Ketua BKPM Suhartoyo tak melihat keluarnya GPI akan mempengaruhi
iklim penanaman. Itu menurut Suhartoyo biasa dilakukan PMA di
mana pun di saat induknya mengalami kesulitan keuangan. Salah
satu yang sampai sekarang melakukan penciutan, akibat kesulitan
keuangan yang diderita induknya di Kanada, adalah perusahaan
nikel Inco Indonesia di Soroako, Sul-Sel. Demikian pula PT
National Semiconducter (PMA Australia) yang melepas buruhnya
dari 2.500 menjadi hanya 700 orang.
Dalam hal rencana pendirian pabrik kertas di Lhok Seumawe, Bob
Hasan jalan terus. Menurut dia, Bank Eksim di Jepang sudah
menyanggupi kredit komersial US$ 167 juta, dan Bob sendiri
tengah giat mencari pinjaman sindikasi.

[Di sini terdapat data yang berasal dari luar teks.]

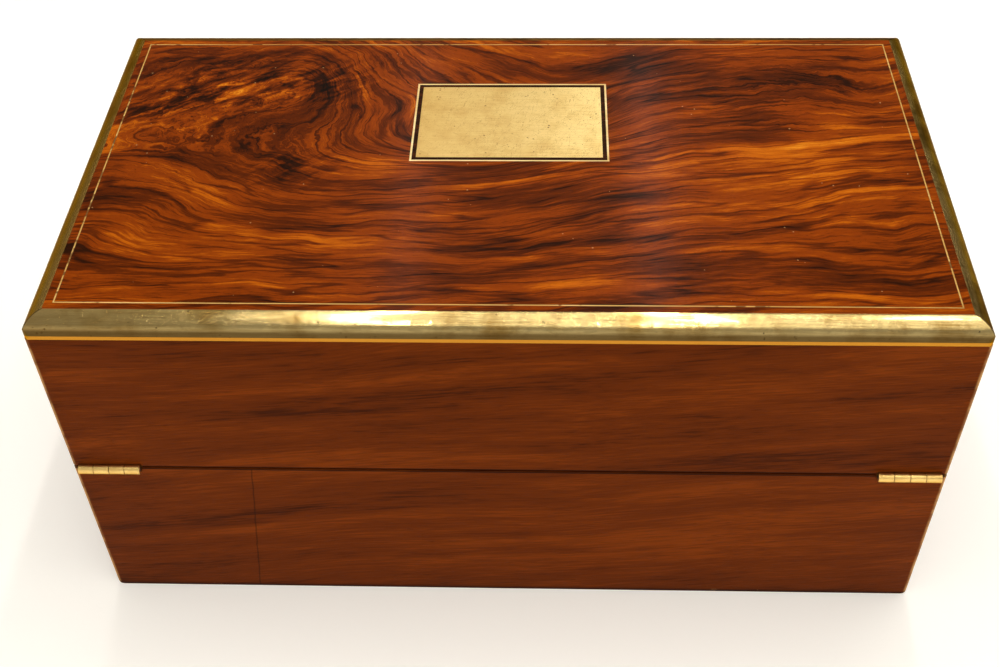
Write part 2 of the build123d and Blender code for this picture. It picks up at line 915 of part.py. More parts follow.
with BuildPart() as lid_front_rail:
    front_rail_outline = [
        slope_point(front_rail_u, recess),
        face_point(inner_y, recess),
        face_point(inner_y, recess + rail_thickness),
        slope_point(front_rail_u, recess + rail_thickness),
    ]
    add_bar(front_rail_outline, -inner_x, inner_x)
    with Locations(slope_location(0, catch_u, recess, 1)):
        Cylinder(
            catch_pin_radius,
            catch_screw_depth,
            align=(Align.CENTER, Align.CENTER, Align.MIN),
            mode=Mode.SUBTRACT,
        )
write(lid_front_rail, "lid_front_rail")

with BuildPart() as flap_catch:
    with BuildSketch(seam.offset(catch_inner)):
        with Locations((0, catch_u)):
            SlotOverall(catch_length, catch_width)
            Circle(catch_pin_radius + catch_pin_clearance, mode=Mode.SUBTRACT)
    extrude(amount=catch_thickness)
write(flap_catch, "flap_catch")

with BuildPart() as flap_catch_screw:
    with BuildSketch(seam.offset(catch_head_top)):
        with Locations((0, catch_u)):
            Circle(catch_head_radius)
    extrude(amount=catch_head_height)
    with BuildSketch(seam.offset(catch_head_top)):
        with Locations((0, catch_u)):
            Circle(catch_pin_radius)
    extrude(amount=recess - catch_head_top + catch_screw_depth)
write(flap_catch_screw, "flap_catch_screw")


# Pen section at the lock side: a divider, a floor between it and the front wall, two ink wells and the tray.
well_x = inner_x - ink_well_width
tray_half = well_x - ink_divider_thickness - tray_clearance
tray_top = face_point(pen_y, -recess)[1] - tray_drop
tray_base = tray_top - tray_thickness

with BuildPart() as pen_section_divider:
    divider_outline = [
        (divider_y, pen_floor_height),
        (pen_y, pen_floor_height),
        face_point(pen_y, -recess),
        face_point(divider_y, -recess),
    ]
    add_bar(divider_outline, -inner_x, inner_x)
write(pen_section_divider, "pen_section_divider")

with BuildPart() as pen_section_floor:
    add_block((-inner_x, pen_y, pen_floor_height), (inner_x, inner_y, pen_floor_top))
write(pen_section_floor, "pen_section_floor")

ink_divider_outline = [
    (pen_y, pen_floor_top),
    (inner_y, pen_floor_top),
    face_point(inner_y, -recess),
    face_point(pen_y, -recess),
]
for hand, s in (("left", -1), ("right", 1)):
    near, far, ledge_far = (
        s * well_x,
        s * (well_x - ink_divider_thickness),
        s * (well_x - ink_divider_thickness - tray_ledge),
    )
    with BuildPart() as ink_divider:
        add_bar(ink_divider_outline, min(near, far), max(near, far))
        add_block(
            (min(near, ledge_far), pen_y, pen_floor_top), (max(near, ledge_far), inner_y, tray_base)
        )
    write(ink_divider, f"ink_divider_{hand}")

with BuildPart() as pen_tray:
    add_block(
        (-tray_half, pen_y + tray_clearance, tray_base),
        (tray_half, inner_y - tray_clearance, tray_top),
    )
    tray_y = (pen_y + inner_y) / 2
    scoop_end = tray_half - 2 * scoop_border - nib_well_length
    scoop_start = -tray_half + scoop_border
    scoop_radius = (scoop_width**2 / 4 + scoop_depth**2) / (2 * scoop_depth)
    add_rod(
        (tray_y, tray_top - scoop_depth + scoop_radius),
        scoop_radius,
        scoop_start,
        scoop_end,
        mode=Mode.SUBTRACT,
    )
    with BuildSketch(Plane.XY.offset(tray_top)):
        with Locations((tray_half - scoop_border - nib_well_length / 2, tray_y)):
            RectangleRounded(nib_well_length, scoop_width, nib_well_radius)
    extrude(amount=-scoop_depth, mode=Mode.SUBTRACT)
write(pen_tray, "pen_tray")

for hand, s in (("left", -1), ("right", 1)):
    bottle_x = s * (inner_x - ink_well_width / 2)
    bottle_plane = Plane(origin=(bottle_x, tray_y, pen_floor_top))
    neck_base = bottle_height - bottle_shoulder
    bottle_top = bottle_height + bottle_neck_height
    with BuildPart() as ink_bottle:
        with BuildSketch(bottle_plane):
            Rectangle(bottle_side, bottle_side)
            chamfer(vertices(), bottle_corner)
        extrude(amount=bottle_height)
        chamfer(faces().sort_by(Axis.Z)[-1].edges(), bottle_shoulder)
        with BuildSketch(bottle_plane.offset(neck_base)):
            Circle(bottle_neck_radius)
        extrude(amount=bottle_top - neck_base)
        with BuildSketch(bottle_plane.offset(bottle_floor)):
            Circle(bottle_bore_radius)
        extrude(amount=bottle_top - bottle_floor, mode=Mode.SUBTRACT)
    write(ink_bottle, f"ink_bottle_{hand}")

    skirt_base = bottle_height + cap_clearance
    with BuildPart() as ink_cap:
        with BuildSketch(bottle_plane.offset(skirt_base)):
            Circle(cap_radius)
        extrude(amount=bottle_top + cap_wall - skirt_base)
        with BuildSketch(bottle_plane.offset(skirt_base)):
            Circle(bottle_neck_radius + cap_clearance)
        extrude(amount=bottle_top - skirt_base, mode=Mode.SUBTRACT)
    write(ink_cap, f"ink_cap_{hand}")
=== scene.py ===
from math import asin, cos, pi, radians, sin

import bpy
from mathutils import Matrix, Vector


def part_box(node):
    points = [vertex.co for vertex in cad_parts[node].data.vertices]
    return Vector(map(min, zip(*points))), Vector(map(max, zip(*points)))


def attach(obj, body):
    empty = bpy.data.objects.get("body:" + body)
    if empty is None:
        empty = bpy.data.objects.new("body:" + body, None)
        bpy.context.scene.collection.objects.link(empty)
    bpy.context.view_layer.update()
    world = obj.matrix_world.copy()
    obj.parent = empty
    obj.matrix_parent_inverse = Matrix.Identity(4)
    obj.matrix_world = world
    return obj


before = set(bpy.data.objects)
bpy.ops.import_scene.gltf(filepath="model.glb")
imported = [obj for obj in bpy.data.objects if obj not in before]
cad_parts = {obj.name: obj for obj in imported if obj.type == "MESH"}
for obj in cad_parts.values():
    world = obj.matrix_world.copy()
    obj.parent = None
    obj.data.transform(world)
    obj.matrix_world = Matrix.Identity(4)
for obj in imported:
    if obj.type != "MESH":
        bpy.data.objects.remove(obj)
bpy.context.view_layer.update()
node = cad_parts


# The place the box is seen from: over its hinge side, a little to the left, looking down on the lid. The box
# stands as it is stored, shut, with its hinges towards the eye.
camera_place = Vector((0.01678, -0.49835, 0.55809))
camera_down = radians(46.7686)
camera_turn = radians(-2.7325)
camera_lean = radians(-1.5056)

flat = cos(camera_down)
forward = Vector((sin(camera_turn) * flat, cos(camera_turn) * flat, -sin(camera_down)))
level = Vector((cos(camera_turn), -sin(camera_turn), 0))
upright = level.cross(forward)
right = cos(camera_lean) * level + sin(camera_lean) * upright
up = cos(camera_lean) * upright - sin(camera_lean) * level

camera = bpy.data.objects.new("camera", bpy.data.cameras.new("camera"))
camera.matrix_world = Matrix((
    (right.x, up.x, -forward.x, camera_place.x),
    (right.y, up.y, -forward.y, camera_place.y),
    (right.z, up.z, -forward.z, camera_place.z),
    (0, 0, 0, 1),
))
camera.data.sensor_width = 36.0
camera.data.lens = 47.6752
camera.data.shift_y = 0.06
camera.data.clip_start = 0.01
bpy.context.scene.collection.objects.link(camera)
bpy.context.scene.camera = camera
bpy.context.scene.view_settings.view_transform = "Standard"


# Studio: a pale room that is dim on the far side, one broad soft lamp overhead, and two long tubes that leave
# two pale bands on the polish and two bright spots on the brass edge. The table top is matt and pale.
def add_node(tree, kind, inputs=None, **settings):
    """A shader node with its settings, and each input set to a value or joined to another node's output."""
    made = tree.nodes.new("ShaderNode" + kind)
    for name, value in settings.items():
        setattr(made, name, value)
    for name, value in (inputs or {}).items():
        if isinstance(value, bpy.types.NodeSocket):
            tree.links.new(value, made.inputs[name])
        else:
            made.inputs[name].default_value = value
    return made


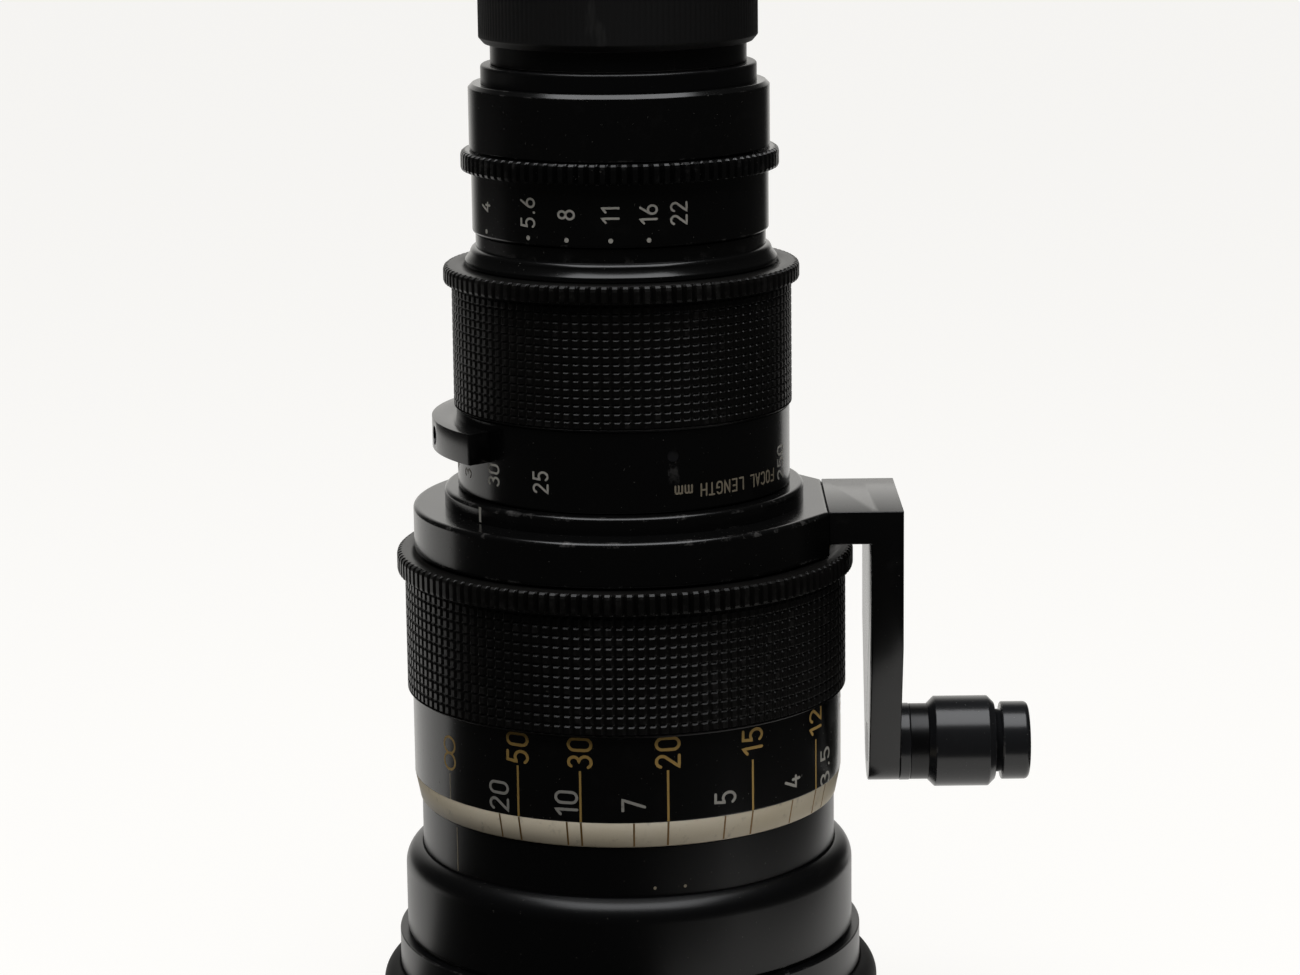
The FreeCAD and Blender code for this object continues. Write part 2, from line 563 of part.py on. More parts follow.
def support():
    """The support collar, the index collar, and the arm with its screws."""
    half = ARM_WIDTH / 2
    corner = atan2(half, PAD_X)
    reach = acos(SUPPORT_COLLAR_R / sqrt(half * half + PAD_X * PAD_X))
    tangent_x = SUPPORT_COLLAR_R * cos(corner + reach)
    tangent_y = SUPPORT_COLLAR_R * sin(corner + reach)
    sides = [(0, 0), (tangent_x, -tangent_y), (PAD_X, -half), (PAD_X, half), (tangent_x, tangent_y)]
    points = [FreeCAD.Vector(x, y, SUPPORT_FOOT) for x, y in sides]
    pad = Part.Face(Part.makePolygon(points + [points[0]])).extrude(UP * SUPPORT_COLLAR_HEIGHT)
    foot = FreeCAD.Vector(0, 0, SUPPORT_FOOT)
    disc = Part.makeCylinder(SUPPORT_COLLAR_R, SUPPORT_COLLAR_HEIGHT, foot)
    collar = disc.fuse(pad).removeSplitter()
    flat_corner = FreeCAD.Vector(PAD_X, -half, SUPPORT_FOOT)
    collar = collar.cut(Part.makeBox(ARM_REACH, ARM_WIDTH, SUPPORT_COLLAR_HEIGHT, flat_corner))
    spigot_top = SUPPORT_FOOT + COLLAR_SPIGOT
    collar = collar.cut(Part.makeCylinder(COLLAR_SPIGOT_R + FIT, COLLAR_SPIGOT, foot))
    collar = collar.cut(Part.makeCylinder(INDEX_SPIGOT_R + FIT, SUPPORT_COLLAR_HEIGHT, foot))

    index = turned([
        (CAM_BEARING_R, spigot_top), (INDEX_SPIGOT_R, spigot_top), (INDEX_SPIGOT_R, SUPPORT_TOP),
        (INDEX_COLLAR_R, SUPPORT_TOP), (INDEX_COLLAR_R, INDEX_TOP - EDGE),
        (INDEX_COLLAR_R - EDGE, INDEX_TOP), (CAM_BEARING_R, INDEX_TOP),
    ])

    leg_foot = SUPPORT_TOP - ARM_LEG_THICK
    leg = Part.makeBox(ARM_OUT - PAD_X, ARM_WIDTH, ARM_LEG_THICK, FreeCAD.Vector(PAD_X, -half, leg_foot))
    inner = ARM_OUT - ARM_THICK
    taper = SUPPORT_TOP - ARM_STRAIGHT
    run = taper - STUD_Z
    touch = atan2(half, run) + acos(ARM_END_R / sqrt(half * half + run * run))
    touch_y = ARM_END_R * sin(touch)
    touch_z = ARM_END_R * cos(touch)
    right = FreeCAD.Vector(inner, touch_y, STUD_Z + touch_z)
    left = FreeCAD.Vector(inner, -touch_y, STUD_Z + touch_z)
    bottom = FreeCAD.Vector(inner, 0, STUD_Z - ARM_END_R)
    corners = [(-half, taper), (-half, SUPPORT_TOP), (half, SUPPORT_TOP), (half, taper)]
    path = [left] + [FreeCAD.Vector(inner, y, z) for y, z in corners] + [right]
    edges = [Part.LineSegment(start, end) for start, end in zip(path, path[1:])]
    edges.append(Part.Arc(right, bottom, left))
    plate = Part.Face(Part.Wire([edge.toShape() for edge in edges]))
    plate = plate.extrude(FreeCAD.Vector(ARM_THICK, 0, 0))
    arm = leg.fuse(plate).removeSplitter()
    arm = arm.cut(axle(STUD_HOLE_R, inner - 1.0, ARM_OUT + 1.0))

    screws = []
    holes = []
    out = FreeCAD.Vector(1, 0, 0)
    head_x = ARM_OUT - ARM_SCREW_SUNK - ARM_SCREW_HEAD
    tip_x = INDEX_SPIGOT_R + 1.0
    for y in (-ARM_SCREW_SPREAD, ARM_SCREW_SPREAD):
        tip = FreeCAD.Vector(tip_x, y, SUPPORT_TOP - ARM_SCREW_DROP)
        head = FreeCAD.Vector(head_x, y, SUPPORT_TOP - ARM_SCREW_DROP)
        shank = Part.makeCylinder(ARM_SCREW_R, head_x + STUD_LAP - tip_x, tip, out)
        cheese = Part.makeCylinder(ARM_SCREW_HEAD_R, ARM_SCREW_HEAD, head, out)
        screws.append(shank.fuse(cheese).removeSplitter())
        holes.append(screws[-1])
        holes.append(Part.makeCylinder(ARM_SCREW_HEAD_R, ARM_SCREW_HEAD + 1.0, head, out))
    cut_out = joined(holes)
    return {
        "support_collar": collar.cut(cut_out),
        "index_collar": index,
        "support_arm": arm.cut(cut_out),
        "arm_screws": joined(screws),
    }


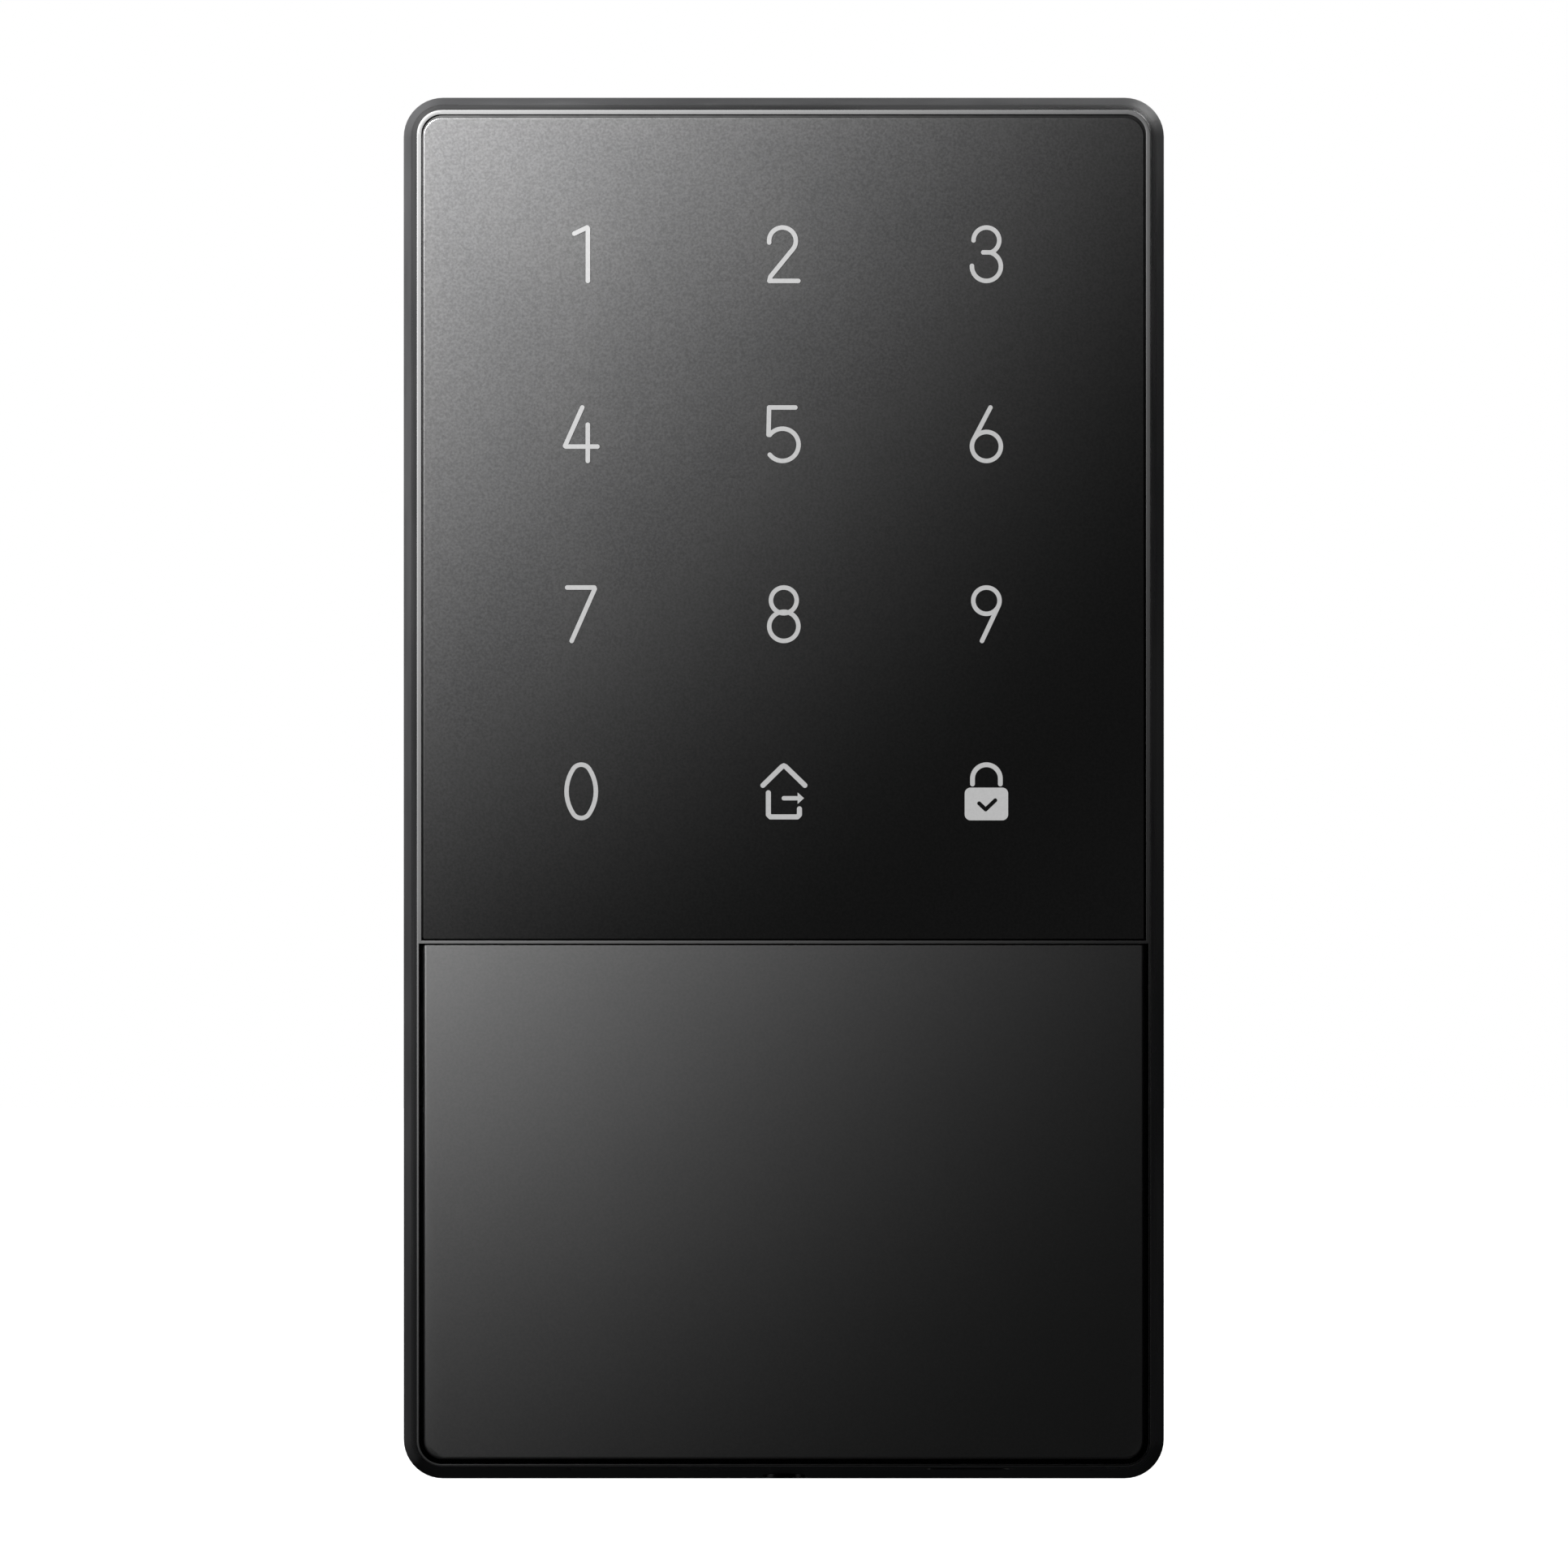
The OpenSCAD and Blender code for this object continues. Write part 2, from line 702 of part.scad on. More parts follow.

Proyek kertas di Aceh
berkapasitas 175.000 ton setahun itu, tadinya terdiri dari
Georgia Pacific 25%, PT Alas Helau 25%, dan 50% pemerintah
Indonesia.
Biaya total yang diperkirakan US$ 410 juta itu menurut Suhartoyo
memang terasa "berat". Namun Bob Hasan boleh merasa senang,
karena proyek itu rupanya tak terkena oleh gunting penjadwalan.